PROBLEM TO WORK ON. Return exactly the listing's lines, from its first line to the line holding "import Sketcher", ends included.

STORED DATA.
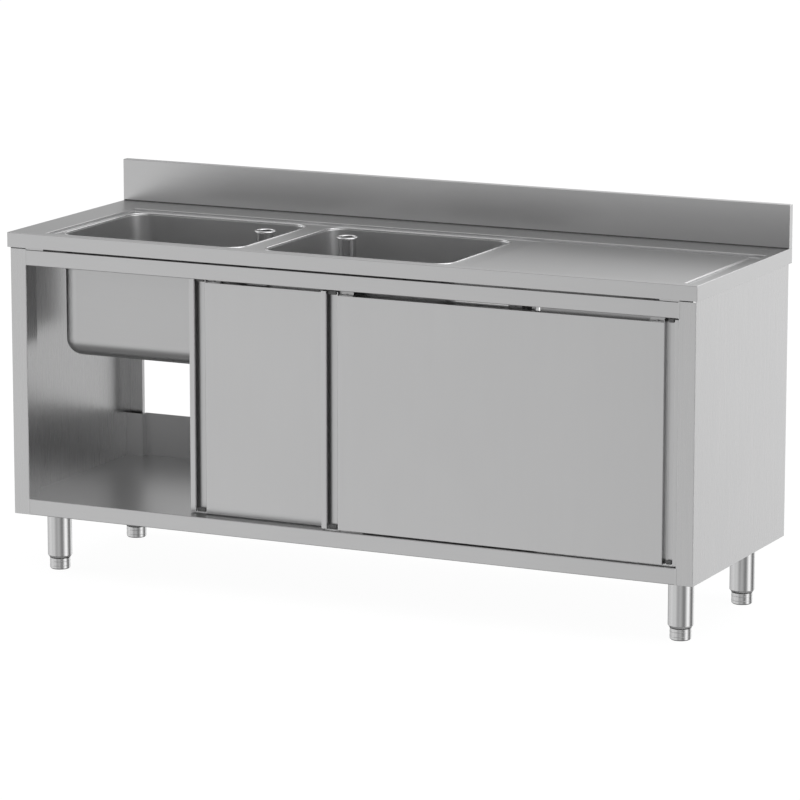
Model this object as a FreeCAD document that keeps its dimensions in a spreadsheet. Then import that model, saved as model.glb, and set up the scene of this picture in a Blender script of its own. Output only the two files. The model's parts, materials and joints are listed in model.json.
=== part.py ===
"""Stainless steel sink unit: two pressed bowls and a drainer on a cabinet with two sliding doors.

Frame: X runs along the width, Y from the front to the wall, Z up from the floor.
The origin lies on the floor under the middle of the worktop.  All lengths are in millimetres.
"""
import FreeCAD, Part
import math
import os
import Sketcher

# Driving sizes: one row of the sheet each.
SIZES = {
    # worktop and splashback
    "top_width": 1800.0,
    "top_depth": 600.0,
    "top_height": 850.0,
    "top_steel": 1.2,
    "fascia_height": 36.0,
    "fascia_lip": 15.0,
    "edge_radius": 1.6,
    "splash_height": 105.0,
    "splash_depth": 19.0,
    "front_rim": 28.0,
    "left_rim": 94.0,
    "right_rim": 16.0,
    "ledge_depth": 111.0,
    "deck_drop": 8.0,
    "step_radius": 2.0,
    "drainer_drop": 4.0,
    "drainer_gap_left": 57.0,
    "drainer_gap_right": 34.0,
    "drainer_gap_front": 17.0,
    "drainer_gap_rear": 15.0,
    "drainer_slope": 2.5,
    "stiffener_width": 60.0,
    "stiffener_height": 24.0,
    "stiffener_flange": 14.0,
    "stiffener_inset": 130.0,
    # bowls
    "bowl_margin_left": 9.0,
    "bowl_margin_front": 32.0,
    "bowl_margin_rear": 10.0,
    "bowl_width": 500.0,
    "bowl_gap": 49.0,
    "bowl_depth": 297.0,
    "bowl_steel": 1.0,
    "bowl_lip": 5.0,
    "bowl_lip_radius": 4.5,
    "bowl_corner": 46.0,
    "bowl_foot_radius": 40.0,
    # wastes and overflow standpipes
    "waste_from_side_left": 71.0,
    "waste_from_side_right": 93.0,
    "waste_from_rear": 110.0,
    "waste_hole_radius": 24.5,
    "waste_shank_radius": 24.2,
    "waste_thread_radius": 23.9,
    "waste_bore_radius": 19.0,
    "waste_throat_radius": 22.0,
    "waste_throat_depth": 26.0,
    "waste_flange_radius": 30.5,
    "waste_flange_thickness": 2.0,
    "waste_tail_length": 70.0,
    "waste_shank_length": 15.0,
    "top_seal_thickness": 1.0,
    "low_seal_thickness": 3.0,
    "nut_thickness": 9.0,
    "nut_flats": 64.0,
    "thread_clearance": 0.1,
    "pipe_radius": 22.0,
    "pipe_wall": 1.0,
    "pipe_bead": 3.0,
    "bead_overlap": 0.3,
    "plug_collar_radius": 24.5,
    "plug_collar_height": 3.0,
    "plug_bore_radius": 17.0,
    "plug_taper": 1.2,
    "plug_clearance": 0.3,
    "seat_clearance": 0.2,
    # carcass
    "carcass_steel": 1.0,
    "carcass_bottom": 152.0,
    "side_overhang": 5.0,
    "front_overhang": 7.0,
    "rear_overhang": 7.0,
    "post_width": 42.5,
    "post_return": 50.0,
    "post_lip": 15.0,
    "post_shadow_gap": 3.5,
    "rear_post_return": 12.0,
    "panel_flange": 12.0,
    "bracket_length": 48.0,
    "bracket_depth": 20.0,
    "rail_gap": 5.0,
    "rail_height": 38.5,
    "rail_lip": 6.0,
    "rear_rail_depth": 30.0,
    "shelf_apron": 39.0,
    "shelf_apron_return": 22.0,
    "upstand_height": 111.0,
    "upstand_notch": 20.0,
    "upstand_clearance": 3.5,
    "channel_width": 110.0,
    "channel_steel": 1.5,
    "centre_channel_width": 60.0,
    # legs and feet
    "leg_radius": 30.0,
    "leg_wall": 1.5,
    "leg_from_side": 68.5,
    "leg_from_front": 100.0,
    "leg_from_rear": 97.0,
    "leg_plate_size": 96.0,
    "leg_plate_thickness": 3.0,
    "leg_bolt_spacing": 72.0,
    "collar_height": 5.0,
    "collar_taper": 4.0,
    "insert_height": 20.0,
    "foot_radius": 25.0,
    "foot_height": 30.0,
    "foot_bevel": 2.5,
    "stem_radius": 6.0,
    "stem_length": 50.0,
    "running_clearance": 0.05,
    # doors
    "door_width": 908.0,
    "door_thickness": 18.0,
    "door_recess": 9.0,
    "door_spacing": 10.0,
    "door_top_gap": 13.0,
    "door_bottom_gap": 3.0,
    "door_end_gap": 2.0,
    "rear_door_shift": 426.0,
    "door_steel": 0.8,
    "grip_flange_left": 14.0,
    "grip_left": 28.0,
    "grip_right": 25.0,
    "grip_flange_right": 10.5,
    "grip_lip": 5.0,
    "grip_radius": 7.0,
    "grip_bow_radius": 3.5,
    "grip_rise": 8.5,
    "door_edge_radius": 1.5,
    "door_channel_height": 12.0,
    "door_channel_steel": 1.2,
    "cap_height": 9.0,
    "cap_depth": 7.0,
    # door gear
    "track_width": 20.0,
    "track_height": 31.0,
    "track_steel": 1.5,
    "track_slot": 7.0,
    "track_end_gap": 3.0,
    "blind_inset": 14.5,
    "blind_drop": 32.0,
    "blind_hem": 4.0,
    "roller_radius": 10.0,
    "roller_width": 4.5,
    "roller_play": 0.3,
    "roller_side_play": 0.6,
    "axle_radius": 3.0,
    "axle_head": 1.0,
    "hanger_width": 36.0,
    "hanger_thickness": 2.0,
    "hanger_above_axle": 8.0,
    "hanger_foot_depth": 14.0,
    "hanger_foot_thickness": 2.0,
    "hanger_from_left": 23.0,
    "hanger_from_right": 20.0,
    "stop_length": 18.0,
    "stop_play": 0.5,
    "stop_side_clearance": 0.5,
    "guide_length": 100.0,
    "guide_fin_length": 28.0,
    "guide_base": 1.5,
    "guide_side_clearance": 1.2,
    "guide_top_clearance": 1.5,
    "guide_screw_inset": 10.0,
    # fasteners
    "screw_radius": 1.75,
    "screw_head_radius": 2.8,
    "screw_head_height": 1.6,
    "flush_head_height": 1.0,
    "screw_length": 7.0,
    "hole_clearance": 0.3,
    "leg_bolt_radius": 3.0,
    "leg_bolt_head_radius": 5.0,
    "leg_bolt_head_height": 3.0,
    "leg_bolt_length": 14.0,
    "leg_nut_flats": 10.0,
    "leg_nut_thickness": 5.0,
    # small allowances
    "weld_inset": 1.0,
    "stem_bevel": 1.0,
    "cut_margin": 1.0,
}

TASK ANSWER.
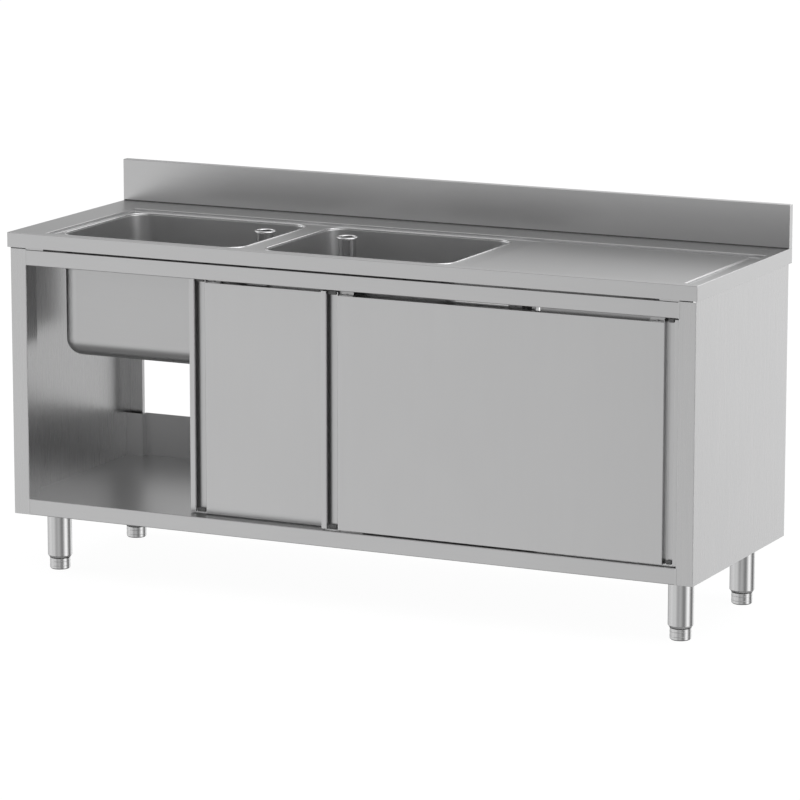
Model this object as a FreeCAD document that keeps its dimensions in a spreadsheet. Then import that model, saved as model.glb, and set up the scene of this picture in a Blender script of its own. Output only the two files. The model's parts, materials and joints are listed in model.json.
=== part.py ===
"""Stainless steel sink unit: two pressed bowls and a drainer on a cabinet with two sliding doors.

Frame: X runs along the width, Y from the front to the wall, Z up from the floor.
The origin lies on the floor under the middle of the worktop.  All lengths are in millimetres.
"""
import FreeCAD, Part
import math
import os
import Sketcher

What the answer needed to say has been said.